As the world’s top governmental leaders convened for the United Nations Climate Change Conference in Copenhagen in December 2009, a sense of hope for international agreement on climate change was in the air. Eleven days later, on the last day of the conference, newspapers worldwide described the climate talks as being in total disarray. Blame was placed on developed and developing countries alike.

But as the 2015 UNCCC, scheduled to take place in Paris at the end of the November, looms closer, a team of researchers at the Yale Center for Environmental Law and Policy — a joint undertaking between the School of Forestry & Environmental Studies and Yale Law School — are working toward a different outcome. Hoping to move beyond Copenhagen and capitalize on what they describe as growing momentum for a lasting climate change agreement, professors and students alike will present their research at the 21st annual Conference of the Parties, a yearly session which is part of the UNCCC.

“The critical thing about the COP is it’s a chance for the political players to gather and to discuss whether they’re on track in terms of the commitments they’ve made,” said Daniel Esty LAW ’86, a professor at the Law School who directs the YCELP. “Once every five years or so you aim to do something big and create a new agreement. This is six years since the last attempt, so there is an effort being made to fundamentally rebuild the agreement.”

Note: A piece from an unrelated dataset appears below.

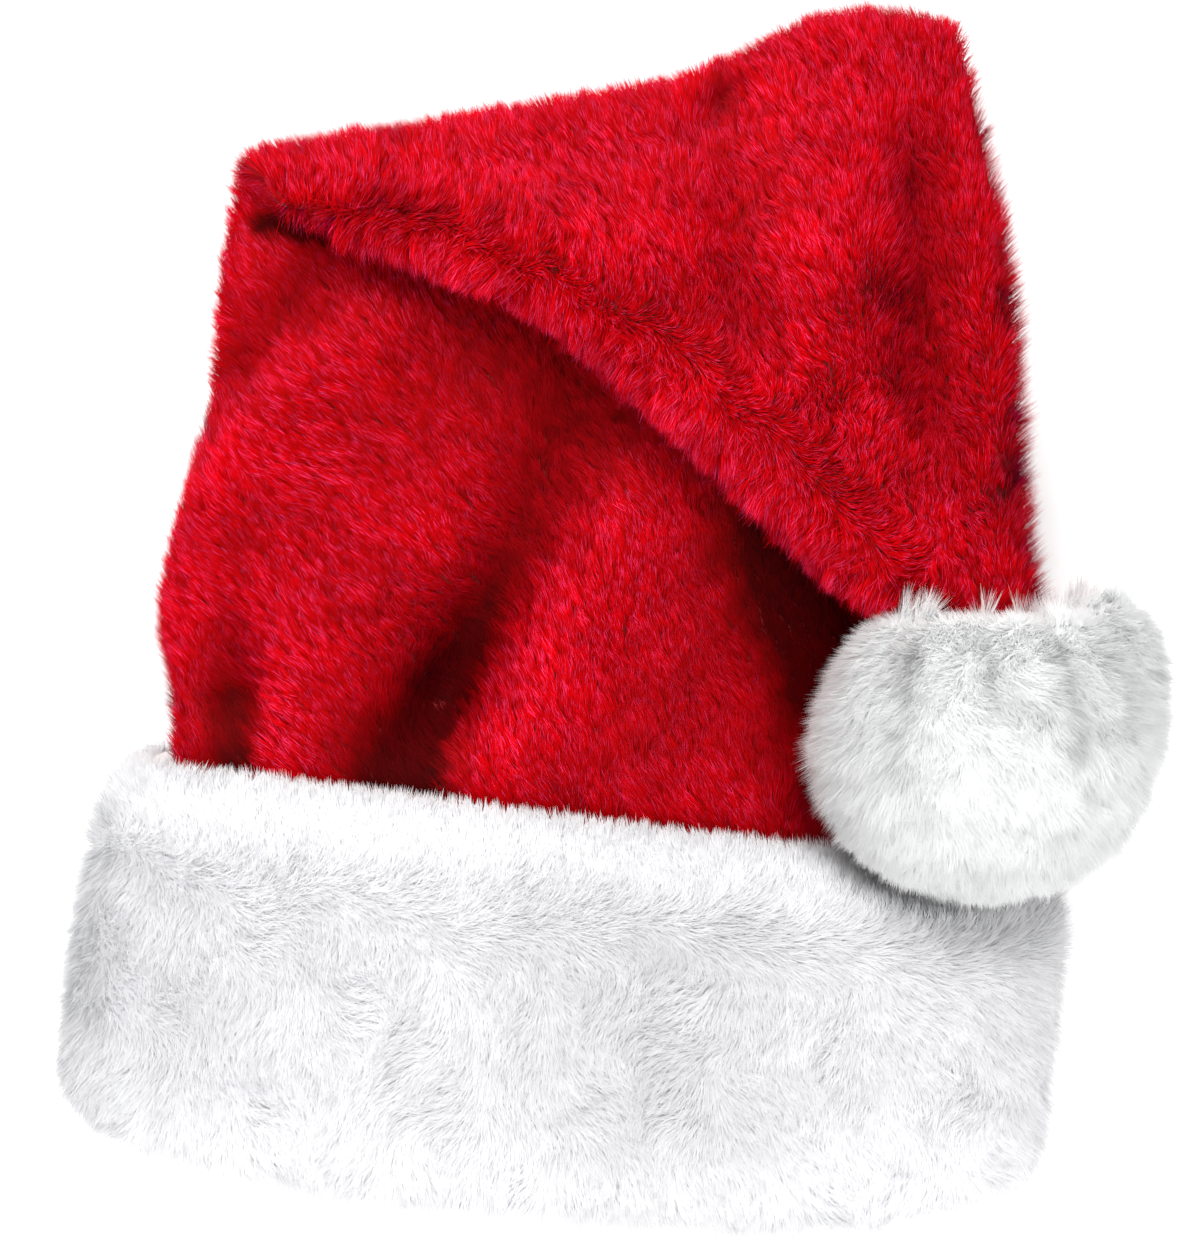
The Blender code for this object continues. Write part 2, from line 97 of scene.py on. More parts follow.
FIELDS = "name left_x left_y right_x right_y bow height front back turn peak reach"
Section = namedtuple("Section", FIELDS)
CUFF_SECTIONS = [
    Section("hem", -0.979, -0.800, 0.770, -0.985, -0.130, 0.68, 0.53, 0.50, 0, 0, 0),
    Section("cuff_middle", -0.929, -0.315, 0.790, -0.545, -0.055, 0.71, 0.58, 0.52, 5, 0, 0),
    Section("cuff_top", -0.862, 0.105, 0.809, -0.175, 0.055, 0.68, 0.55, 0.50, 14, 0, 0),
]
CROWN_SECTIONS = [
    Section("neck", -0.858, 0.078, 0.809, -0.052, 0.022, 0.66, 0.54, 0.50, 11, 0, 0),
    Section("above_cuff", -0.872, 0.145, 0.809, 0.036, 0.010, 0.53, 0.53, 0.52, 5, 0, 0),
    Section("bulge", -0.902, 0.224, 0.809, 0.134, 0, 0.42, 0.58, 0.50, 0, 0, 0),
    Section("belly", -0.886, 0.304, 0.801, 0.246, 0, 0.40, 0.60, 0.50, 0, 0, 0),
    Section("waist", -0.826, 0.443, 0.794, 0.412, 0, 0.37, 0.58, 0.48, 0, 0, 0),
    Section("shoulder", -0.788, 0.546, 0.780, 0.559, 0, 0.34, 0.53, 0.45, 0, 0.008, 0),
    Section("upper", -0.785, 0.650, 0.765, 0.702, -0.008, 0.30, 0.41, 0.40, 0, 0.024, 0),
    Section("below_fold", -0.778, 0.705, 0.752, 0.823, -0.014, 0.26, 0.31, 0.33, 0, 0.042, 0),
    Section("fold_start", -0.765, 0.734, 0.742, 0.890, -0.020, 0.24, 0.24, 0.25, 0, 0.056, 0),
    Section("fold_back", -0.750, 0.780, 0.736, 0.926, -0.020, 0.33, 0.24, 0.25, 45, 0.060, 0),
    Section("fold_top", -0.724, 0.803, 0.730, 0.940, -0.020, 0.55, 0.24, 0.25, 90, 0.060, 0),
    Section("fold_front", -0.686, 0.782, 0.736, 0.918, -0.020, 0.78, 0.24, 0.25, 135, 0.056, 0),
    Section("fold_end", -0.650, 0.745, 0.746, 0.880, -0.020, 0.87, 0.22, 0.28, 180, 0.050, 0),
    Section("flap_corner", -0.562, 0.729, 0.757, 0.835, -0.012, 0.95, 0.23, 0.34, 180, 0.040, 0),
    Section("flap_upper", -0.390, 0.685, 0.774, 0.761, 0, 1.09, 0.24, 0.41, 180, 0.026, 0),
    Section("flap_broad", -0.184, 0.632, 0.794, 0.675, 0, 1.21, 0.21, 0.46, 180, 0.012, 0),
    Section("flap_middle", 0.080, 0.500, 0.809, 0.570, 0, 1.26, 0.21, 0.48, 180, 0, 0),
    Section("flap_lower", 0.304, 0.370, 0.816, 0.440, 0, 1.28, 0.21, 0.47, 180, 0, 0),
    Section("flap_narrow", 0.462, 0.275, 0.826, 0.326, 0, 1.33, 0.21, 0.42, 180, 0, 0.1),
    Section("flap_end", 0.590, 0.234, 0.836, 0.244, 0, 1.45, 0.21, 0.31, 180, 0, 0.5),
    Section("gathers", 0.629, 0.200, 0.803, 0.205, 0, 1.52, 0.19, 0.20, 180, 0, 0.9),
]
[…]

Over the summer of 2014, after a three-year stint as commissioner of Connecticut’s Department of Energy and Environmental Protection, Esty began collaborating with other climate change thought leaders on how best to shift away from negotiation frameworks that relied heavily on parties at the highest level — primarily nation-states — to settle on climate change agreements. Esty’s research proposes engaging those at subnational levels — governors, mayors, chief corporate executives and business leaders — to help define courses of action moving forward.

As detailed in a white paper published by the YCELP’s Yale Climate Change Dialogue, Esty and dozens of other thought leaders from around the world have identified three main areas of focus. First, the paper calls for a bottom-up course of action, one that focuses on non-state actors who can commit to their own climate change contributions. Second, such non-nation-state contributions should be tracked through more innovative metrics that allow progress toward climate goals to be more easily evaluated, the paper said. Third, the paper calls for the scaling up of clean-energy financing strategies through the flow of private capital, rather than by relying on public funding.

“The 20th-century view of the important decision makers being national government leaders missed the reality that presidents and prime ministers don’t have much day-to-day authority over the things that determine the carbon footprint of a society,” Esty said. “If you really want to get at the critical decision makers, you need to talk to governors and mayors and CEOs and a broader set of civil society leaders.”

Dena Adler FES ’17 LAW ’17, who served on the white paper’s research and writing support team, said that in the time since the Copenhagen summit, the YCCD team has focused on how bottom-up strategy can increase the ambition and capacity of the 2015 Paris agreement. Esty agreed, noting that significant progress in mitigating climate change is already being made below the nation-state level. In an op-ed published in The New York Times last year, Esty highlighted how mayors in Barcelona, Melbourne and the Brazilian city of Curitiba are expanding public transportation, while British Columbia and Quebec have introduced cap-and-trade programs that put a price on greenhouse gas emissions, for example.

Director of the Environmental Law and Policy Program Josh Galperin FES ’09 said that joint projects through the center help unify the Law School and F&ES. Projects like Esty’s can bring the best from those at either school to work toward mitigating climate change, Galperin said. In this instance, he added, while some students and faculty can contribute real-world economic experience, others can use legal analysis skills and international connectedness to address climate change.

Larry Rodman FES ’16, who stopped practicing law after 41 years to go back to school and work on climate change policy, said that working on Esty’s research strikes a personal chord. Rodman will attend the COP in Paris along with Esty, Adler and others in the hope that Paris will be more fruitful than Copenhagen was six years ago.

“I think my children will probably live out their lives in a world similar to mine, but I doubt my grandchild will,” Rodman said. “I think it will all change radically, and that makes me really sad.”